• Materials provided:
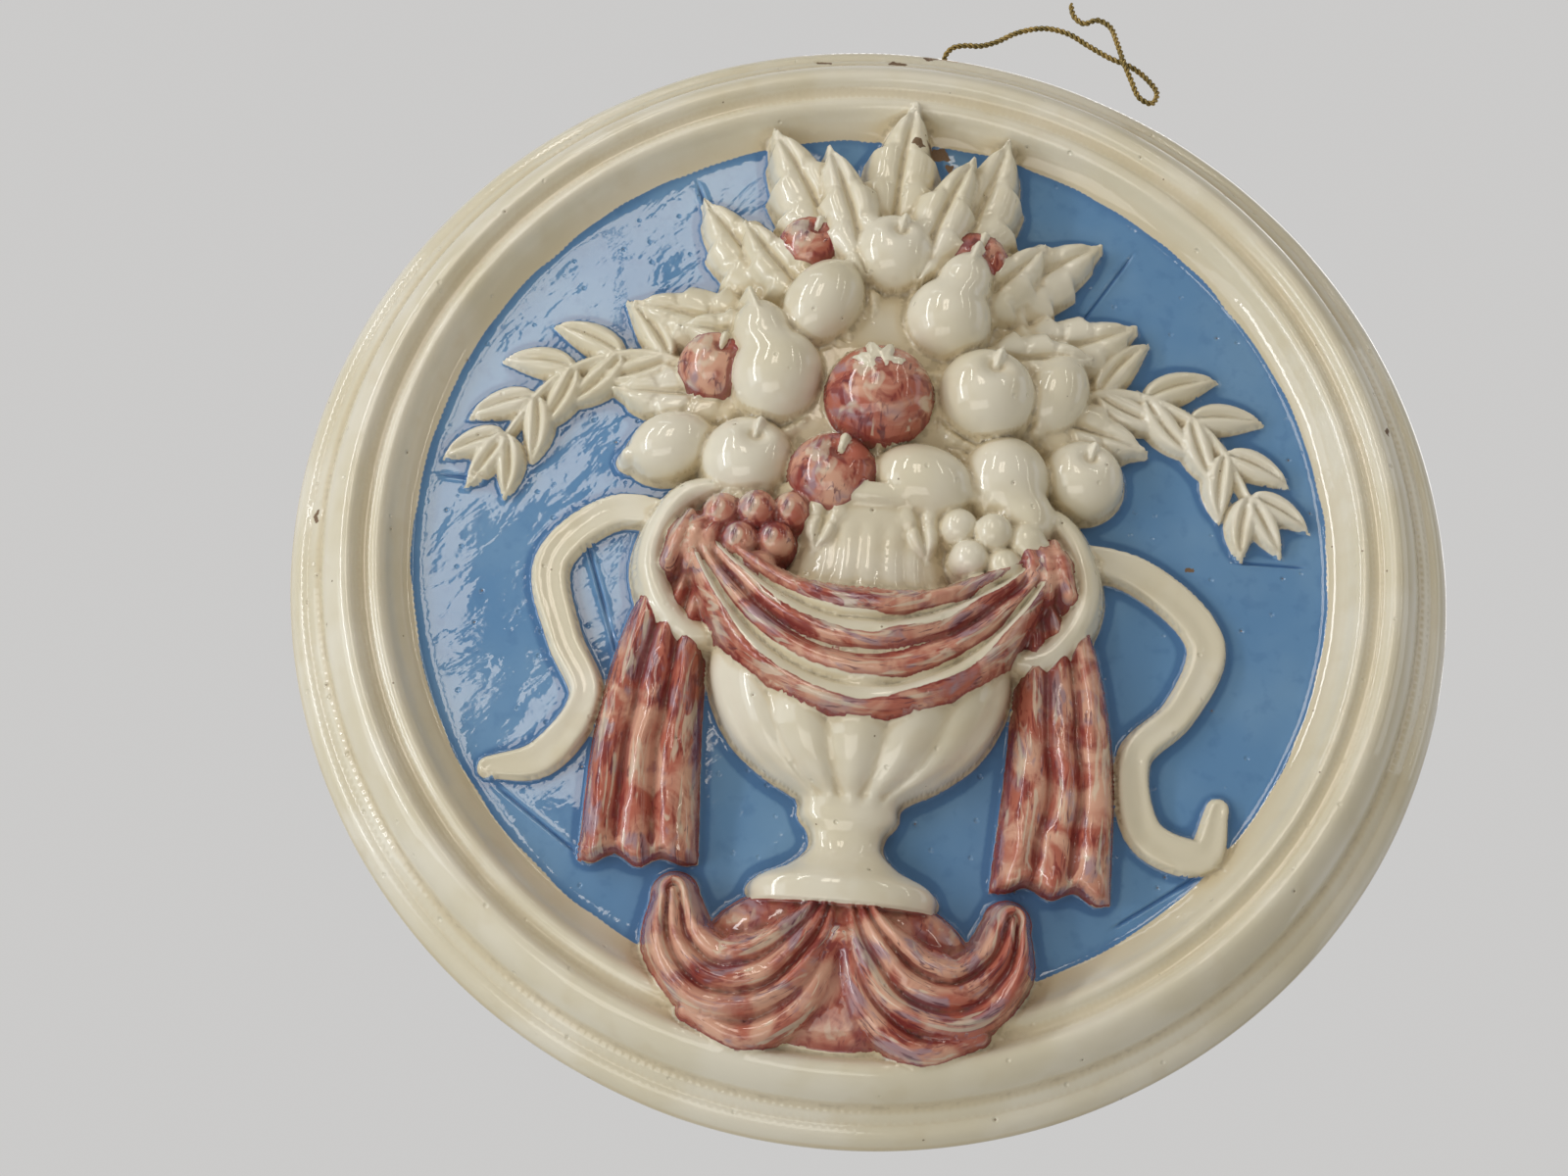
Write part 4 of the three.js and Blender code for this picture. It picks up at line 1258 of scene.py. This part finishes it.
def glazeMaterial():
    # four finishes, each with its own shader, that meet at painted or broken edges
    material, tree = newMaterial("tinGlaze")
    place = addNode(tree, "ShaderNodeTexCoord").outputs["Object"]
    hollow, wide = attribute(tree, "hollow"), attribute(tree, "wideHollow")
    scored, flow = attribute(tree, "scored"), attribute(tree, "flow", "Vector")

    # painted edges wander off the modelled ones, and glaze breaks off along ragged ones
    edges = {}
    for name, size, detail, reach in (("blue", 1.6, 1, 0.09), ("mauve", 4, 2, 0.5), ("bare", 1.1, 2, 0.7),
                                      ("clay", 16, 2, 0.8)):
        waver = calc(tree, "SUBTRACT", noise(tree, place, size, detail=detail), 0.5)
        edges[name] = calc(tree, "ADD", attribute(tree, name), calc(tree, "MULTIPLY", waver, reach))
    blueShare = between(tree, edges["blue"], 0.4, 0.6)
    mauveShare = between(tree, edges["mauve"], 0.42, 0.6)
    clayShare = between(tree, edges["clay"], 0.5, 0.62)
    bodyShare = calc(tree, "MAXIMUM", between(tree, edges["bare"], 0.45, 0.62), clayShare)

    # specks and pinholes, a fine peel, and slow swells that bend what the glaze mirrors
    given = surfaceSettings
    cells = addNode(tree, "ShaderNodeTexVoronoi", {"Vector": place, "Scale": 1000 / given["speckSpacing"]})
    chance = addNode(tree, "ShaderNodeSeparateColor", {0: cells.outputs["Color"]}).outputs
    far = cells.outputs["Distance"]
    speck = calc(tree, "MULTIPLY", between(tree, far, 0.06, 0.035), between(tree, chance[0], 0.62, 0.63))
    speck = calc(tree, "MULTIPLY", speck, 0.75)
    pit = calc(tree, "MULTIPLY", between(tree, far, 0.14, 0.03), between(tree, chance[1], 0.36, 0.38))
    peel = calc(tree, "MULTIPLY", noise(tree, place, given["peel"], detail=1), given["peelDepth"])
    marks = calc(tree, "SUBTRACT", peel, calc(tree, "MULTIPLY", pit, given["pitDepth"]))
    swell = noise(tree, place, given["swell"], detail=0)
    calmRipple = noise(tree, place, given["calmRipple"], detail=1)
    # the blue ground was wiped aslant, so its mirrored light is drawn out that way
    drawn = addNode(tree, "ShaderNodeMapping",
                    {"Vector": place, "Rotation": (0, math.radians(given["wipedAngle"]), 0),
                     "Scale": (given["wipedLength"], 1, 1)}, vector_type="TEXTURE").outputs[0]
    ripple = noise(tree, drawn, given["ripple"], detail=3, roughness=0.45, distortion=0.4)

    def heights(swellDepth, fine, fineDepth):
        slow = calc(tree, "MULTIPLY", swell, given[swellDepth])
        quick = calc(tree, "MULTIPLY", fine, given[fineDepth])
        return calc(tree, "ADD", calc(tree, "ADD", slow, quick), marks)

    calm = heights("calmSwell", calmRipple, "calmRippleDepth")
    waves = heights("blueSwell", ripple, "rippleDepth")
    grit = noise(tree, place, 0.8, detail=3)
    gloss = between(tree, noise(tree, place, 9, detail=1), 0.3, 0.7, given["smoothest"], given["roughest"])

    # brown in the hollows: dirt and painted shade together; the specks below are real marks
    grimeAndShade = between(tree, noise(tree, place, 3), 0.45, 0.62)
    grimeAndShade = calc(tree, "MULTIPLY", between(tree, hollow, 0.4, 1.0, 0, 0.3), grimeAndShade)
    specksDirtAndShade = calc(tree, "MAXIMUM", grimeAndShade, speck)
    cream = mix(tree, specksDirtAndShade, creamColour(tree, place, hollow, wide), colours["dirtAndShade"])
    blue = mix(tree, speck, blueColour(tree, place, hollow, scored), colours["dirtAndShade"])
    mauve = mix(tree, specksDirtAndShade, mauveColour(tree, place, flow, hollow, edges["mauve"]), colours["dirtAndShade"])
    broken = mix(tree, noise(tree, place, 0.9), colours["bareBody"], colours["dirtAndShade"])
    body = mix(tree, clayShare, broken, clayColour(tree, place))

    surface = finish(tree, cream, gloss, calm, "bumpDepth")
    others = ((blueShare, finish(tree, blue, gloss, waves, "bumpDepth")),
              (mauveShare, finish(tree, mauve, gloss, calm, "washDepth")),
              (bodyShare, finish(tree, body, given["clayRoughness"], grit, "clayDepth")))
    for share, other in others:
        surface = addNode(tree, "ShaderNodeMixShader", {0: share, 1: surface, 2: other}).outputs[0]
    addNode(tree, "ShaderNodeOutputMaterial", {"Surface": surface})
    return material


def addCasting():
    mesh = castingMesh()
    mesh.materials.append(glazeMaterial())
    casting = addObject("glazedPlaque", mesh)
    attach(casting, "root")
    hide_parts("plaque")
    triangles = sum(len(polygon.vertices) - 2 for polygon in mesh.polygons)
    print("casting made,", triangles, "triangles")


addCasting()

# A pale floor well below the plaque and soft lights, in metres
stageSettings = {
    "floorHeight": -1.3,
    "floorSize": 6.0,
    "floorColour": (222, 220, 216),
    "skyColour": (1.0, 0.99, 0.98),
    "roomStrength": 0.15,  # in front of the plaque
    "backdropStrength": 0.60,  # behind it
    # name: centre, width, height, watts, colour
    "lights": {
        "windowLeft": ((-0.275, -1.10, 0.32), 0.115, 0.55, 1.1, (1.0, 0.89, 0.76)),
        "windowRight": ((-0.135, -1.10, 0.32), 0.115, 0.55, 1.1, (1.0, 0.89, 0.76)),
        "leftStrip": ((-0.92, -0.55, 0.06), 0.09, 1.3, 3.6, (0.97, 0.98, 1.0)),
        "leftTube": ((-0.62, -0.95, 0.62), 0.07, 0.8, 1.9, (1.0, 0.97, 0.90)),
        "tube": ((0.55, -0.85, 0.62), 0.028, 0.8, 0.7, (1.0, 0.95, 0.82)),
        "farTube": ((0.85, -0.6, 0.30), 0.018, 0.9, 0.5, (1.0, 0.94, 0.80)),
        "rightPanel": ((1.15, -0.12, 0.25), 0.4, 1.0, 1.3, (0.88, 0.93, 1.0)),
        "topBox": ((-0.4, -0.35, 0.75), 0.5, 0.06, 0.25, (0.95, 0.97, 1.0)),
        "leftFill": ((-1.55, -0.9, -0.45), 1.1, 1.1, 7.0, (0.84, 0.92, 1.0)),
        "lowFill": ((-0.35, -0.95, -1.05), 1.0, 0.5, 3.4, (1.0, 0.95, 0.86)),
        "back": ((0.4, 1.2, 0.6), 1.0, 1.0, 4.0, (1.0, 0.98, 0.96)),
    },
    "aim": (0.0, -0.02, -0.149),
}


def addStage():
    size = stageSettings["floorSize"] / 2
    height = stageSettings["floorHeight"]
    mesh = bpy.data.meshes.new("floor")
    corners = [(-size, -size, height), (size, -size, height), (size, size, height), (-size, size, height)]
    mesh.from_pydata(corners, [], [(0, 1, 2, 3)])
    material, tree = newMaterial("paleFloor")
    finishMaterial(tree, {"Base Color": paint(*stageSettings["floorColour"]), "Roughness": 0.8})
    mesh.materials.append(material)
    addObject("floor", mesh)
    world = bpy.data.worlds.new("studio")
    world.use_nodes = True
    # a dim room in front, whose light the glaze mirrors, and a pale backdrop behind
    way = addNode(world.node_tree, "ShaderNodeTexCoord").outputs["Generated"]
    depth = addNode(world.node_tree, "ShaderNodeSeparateXYZ", {0: way}).outputs["Y"]
    strength = between(world.node_tree, depth, 0.0, 0.5, stageSettings["roomStrength"],
                       stageSettings["backdropStrength"])
    backdrop = world.node_tree.nodes["Background"]
    backdrop.inputs["Color"].default_value = (*stageSettings["skyColour"], 1)
    world.node_tree.links.new(strength, backdrop.inputs["Strength"])
    bpy.context.scene.world = world
    bpy.context.scene.view_settings.view_transform = "Standard"  # shows the paint's colours as they are
    aim = Vector(stageSettings["aim"])
    for name, (place, width, tall, watts, colour) in stageSettings["lights"].items():
        data = bpy.data.lights.new(name, "AREA")
        data.shape = "RECTANGLE"
        data.size, data.size_y = width, tall
        data.energy = watts
        data.color = colour
        light = addObject(name, data)
        light.location = place
        light.rotation_euler = (Vector(place) - aim).to_track_quat("Z", "Y").to_euler()


addStage()
print("stage lit")
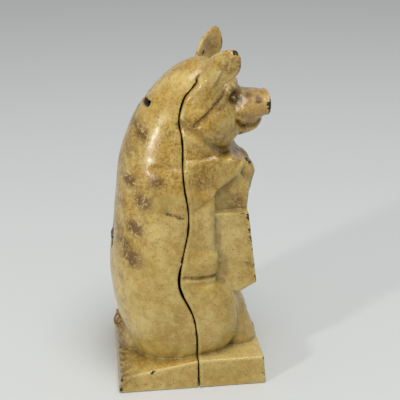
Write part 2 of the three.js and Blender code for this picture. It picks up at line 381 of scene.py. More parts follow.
def front_line(field, points, width, depth, before):
    """Presses a line of x and z points into the front, where y is less than before, on both sides."""
    at = np.array(points, float)
    reach = 3 * width
    wide = np.abs(at[:, 0]).max() + reach
    low = (-wide, -OUTSIDE, at[:, 1].min() - reach)
    high = (wide, before + MIDDLE, at[:, 1].max() + reach)
    cut, (x, y, z) = field.window(low, high, 0)
    off = near_line(at, np.abs(x), z)
    mask = 1 - smoothstep(before + MIDDLE - 2, before + MIDDLE, y)
    field.values[cut] += (depth * np.exp(-((off / width) ** 2)) * mask).astype(np.float32)


def lumps(field, size, height, seed):
    """Smooth random lumps of about the given size, up to height up or down, on a field's grid."""
    rng = np.random.default_rng(seed)
    cells = [int(count * field.voxel / size) + 4 for count in field.count]
    values = rng.uniform(-1, 1, cells).astype(np.float32)
    for axis in range(3):
        at = (field.low[axis] % size) / size + field.voxel * np.arange(field.count[axis]) / size
        base = np.floor(at).astype(int)
        part = at - base
        part = (part * part * (3 - 2 * part)).astype(np.float32)
        first = np.take(values, np.minimum(base, cells[axis] - 1), axis)
        second = np.take(values, np.minimum(base + 1, cells[axis] - 1), axis)
        weight = part.reshape([-1 if k == axis else 1 for k in range(3)])
        values = first + (second - first) * weight
    return height * values


# ---------------------------------------------------------------- the pig's outside

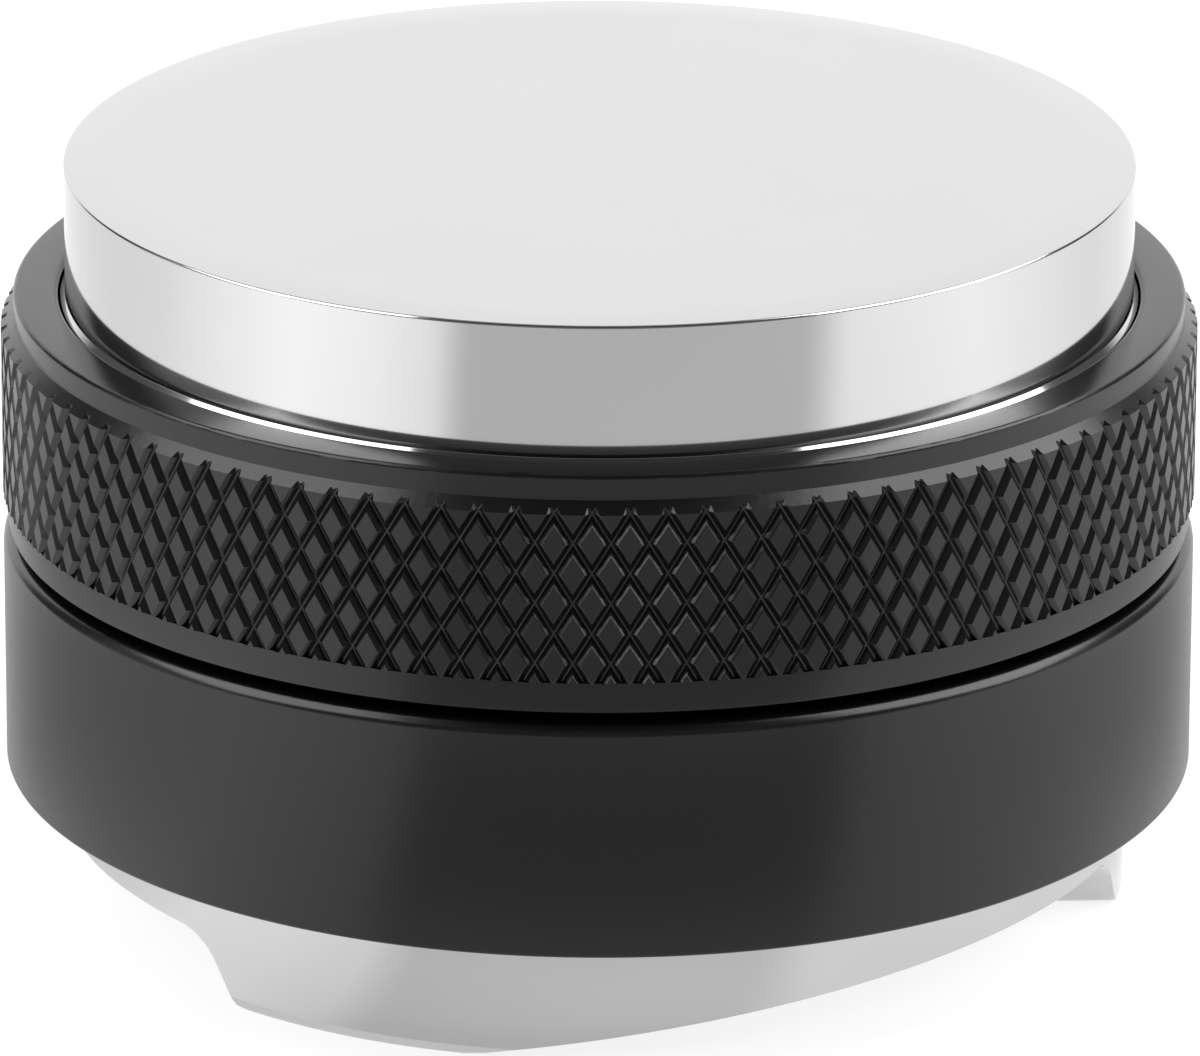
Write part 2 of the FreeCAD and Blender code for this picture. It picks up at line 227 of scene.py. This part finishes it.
def edge_ring(polygons, height):
    """Sorted ring of the polygons' corners that lie at a height."""
    found = {}
    for corners in polygons:
        for angle, radius, at in corners:
            if abs(at - height) < 1e-6:
                turned = angle % TURN
                if TURN - turned < 1e-6:
                    turned = 0.0
                found[round(turned * 1e5)] = (turned, radius, height)
    return [found[key] for key in sorted(found)]


# ---------------------------------------------------------------- knurl and threads
KNURL_PERIOD = 3.32           # along the axis
# Section from a groove's middle to a diamond's flat top: share of the diamond's side, and depth.
KNURL_STEPS = [(0.0, 0.36), (0.03, 0.345), (0.165, 0.05), (0.205, 0.0)]
KNURL_COLUMN = math.radians(-90.6)


def diamond(i, j, start, column):
    """Polygons of one knurl diamond: a flat top, bevelled edges and half of each groove round it."""
    pitch = TURN / STARTS

    def corner(u, v, depth):
        return (
            column + pitch * (u + v) / 2,
            COLLAR_RADIUS - depth,
            start + KNURL_PERIOD * (u - v) / 2,
        )

    def outline(inset, depth):
        """The diamond's corners, each side moved inwards by a share of its length."""
        low_u, high_u = i + inset, i + 1 - inset
        low_v, high_v = j + inset, j + 1 - inset
        places = [(low_u, low_v), (high_u, low_v), (high_u, high_v), (low_u, high_v)]
        return [corner(u, v, depth) for u, v in places]

    polygons = []
    for outer_step, inner_step in zip(KNURL_STEPS, KNURL_STEPS[1:]):
        outer, inner = outline(*outer_step), outline(*inner_step)
        for k in range(4):
            following = (k + 1) % 4
            polygons.append([outer[k], outer[following], inner[following], inner[k]])
    polygons.append(outline(*KNURL_STEPS[-1]))
    return polygons


def knurl_band(low, shoulder_low, shoulder_high):
    """Polygons of the knurled band, square at its lower end and running out on the shoulder's cone."""
    slope = (COLLAR_RADIUS - NECK_RADIUS) / (shoulder_high - shoulder_low)

    def over_cone(corner):
        return corner[1] - (COLLAR_RADIUS - slope * (corner[2] - shoulder_low))

    polygons = []
    rows = math.ceil((shoulder_low - low) / KNURL_PERIOD) + 1
    for i in range(-rows, STARTS + 2):
        for j in range(-2, STARTS + rows):
            middle = (i + j + 1) / 2
            rise = (i - j) * KNURL_PERIOD / 2
            if not 0 <= middle < STARTS:
                continue
            if rise > KNURL_PERIOD or shoulder_low + rise < low - KNURL_PERIOD:
                continue
            for corners in diamond(i, j, shoulder_low, KNURL_COLUMN):
                _, corners = cut(corners, lambda c: c[2] - low)
                if corners is None:
                    continue
                corners, _ = cut(corners, lambda c: c[2] - shoulder_high)
                if corners is None:
                    continue
                below, above = cut(corners, over_cone)
                if below is not None:
                    polygons += strips(below, TURN / ROUND)
                if above is not None:
                    on_cone = [
                        (a, COLLAR_RADIUS - slope * (h - shoulder_low), h) for a, r, h in above
                    ]
                    polygons += strips(on_cone, TURN / ROUND)
    return polygons


THREAD_PITCH = 1.5
THREAD_CELLS = 96             # cells in one turn
CUT_CREST = 0.225             # half widths of a collar's thread groove, at its bottom and at the bore
CUT_MOUTH = 0.63
BORE_RADIUS = CORE_RADIUS - 0.55
CUT_RADIUS = CORE_RADIUS + 0.15


def inner_thread(low, high):
    """Polygons of a collar's helical groove between two heights."""
    half = THREAD_PITCH / 2
    steps = [
        (-half, BORE_RADIUS),
        (-CUT_MOUTH, BORE_RADIUS),
        (-CUT_CREST, CUT_RADIUS),
        (CUT_CREST, CUT_RADIUS),
        (CUT_MOUTH, BORE_RADIUS),
        (half, BORE_RADIUS),
    ]
    polygons = []
    first = math.floor((low - MIDDLE) / THREAD_PITCH) - 2
    last = math.ceil((high - MIDDLE) / THREAD_PITCH) + 1
    for turn in range(first, last + 1):
        for cell in range(THREAD_CELLS):
            start, end = TURN * cell / THREAD_CELLS, TURN * (cell + 1) / THREAD_CELLS
            foot = MIDDLE + (turn + cell / THREAD_CELLS) * THREAD_PITCH
            head = foot + THREAD_PITCH / THREAD_CELLS
            for (z0, r0), (z1, r1) in zip(steps, steps[1:]):
                corners = [
                    (start, r0, foot + z0),
                    (end, r0, head + z0),
                    (end, r1, head + z1),
                    (start, r1, foot + z1),
                ]
                _, corners = cut(corners, lambda c: c[2] - low)
                if corners is None:
                    continue
                corners, _ = cut(corners, lambda c: c[2] - high)
                if corners is not None:
                    polygons.append(corners)
    return polygons


# ---------------------------------------------------------------- collars
GUIDE = HEAD_RADIUS + GUIDE_STEP
RECESS = GUIDE + 0.1
LIP_ROUND = 0.4
GROOVE = GUIDE + 1.23         # bottom of the rubber ring's groove
GROOVE_HALF = 0.8             # half its width
GROOVE_DEPTH = 1.8            # from a collar's mouth to its middle
SEAT_RADIUS = 27.0            # half of the stop ring lies in this seat
SEAT_DEPTH = 0.48
SEAT_BREAK = 0.1
WALL_INSIDE = 7.5             # from a collar's mouth to the floor of its recess
SMOOTH_UPPER_ROUND = 0.7
SMOOTH_LOWER_ROUND = 0.2
NECK_RADIUS = 31.8            # knurled collar above its shoulder
NECK_HEIGHT = 1.35
NECK_ROUND = 0.25
SHOULDER_HEIGHT = 0.6
KNURL_HEIGHT = 9.3            # below the shoulder
FOOT_RADIUS = 32.2            # knurled collar at its lower end
FOOT_ROUND = 0.15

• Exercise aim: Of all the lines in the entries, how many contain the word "three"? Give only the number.

• Output: 2